Prefer COPY over ADD

While ADD has features like automatic extraction of local tar archives and fetching remote URLs, COPY is generally preferred for simple file transfer. If ADD extracts an archive, the uncompressed data contributes to a larger layer size. Stick to COPY unless you explicitly need the archive extraction feature.

4. Analysis and Review

Once you've implemented these techniques, it's critical to analyze the results to ensure maximum efficiency.

Inspecting Image Layers

Use the docker history command to see exactly how much each step contributed to the final image size. This helps pinpoint steps that are inadvertently adding bloat.

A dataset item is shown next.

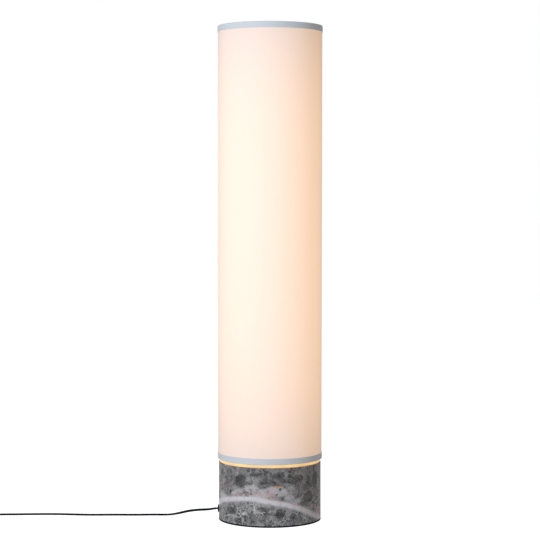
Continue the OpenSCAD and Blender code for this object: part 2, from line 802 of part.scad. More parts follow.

docker history my-optimized-app

# Output example:
# IMAGE          CREATED        SIZE     COMMENT
# <a>            3 minutes ago  4.8MB    COPY --from=builder ...
# <b>            3 weeks ago    4.2MB    /bin/sh -c #(nop) WORKDIR /usr/bin/
# <c>            3 weeks ago    3.4MB    /bin/sh -c #(nop)  CMD [...]

Leverage External Tools

Tools like Dive (https://github.com/wagoodman/dive) provide a visual interface to explore the content of each layer, identifying redundant files or hidden caches that are increasing image size.

Summary of Best Practices

Technique	Description	Impact
Multi-Stage Builds	Separate build dependencies (Stage 1) from runtime artifacts (Stage 2).	Huge reduction, typically 80%+
Minimal Base Images	Use `alpine`, `slim`, or `distroless`.	Significant reduction in baseline size
Layer Combination	Use `&&` and `\` to chain `RUN` commands and cleanup steps.	Optimizes layer caching and reduces total layer count
Use `.dockerignore`	Exclude unnecessary source files, caches, and logs from the build context.	Faster builds, smaller intermediate layers
Cleanup Dependencies	Remove build dependencies and package caches immediately after installation.	Eliminates residual files that inflate image size

By systematically applying multi-stage builds and meticulous Dockerfile management, you can achieve dramatically smaller, faster, and more efficient Docker images, leading to improved deployment times and reduced operational costs.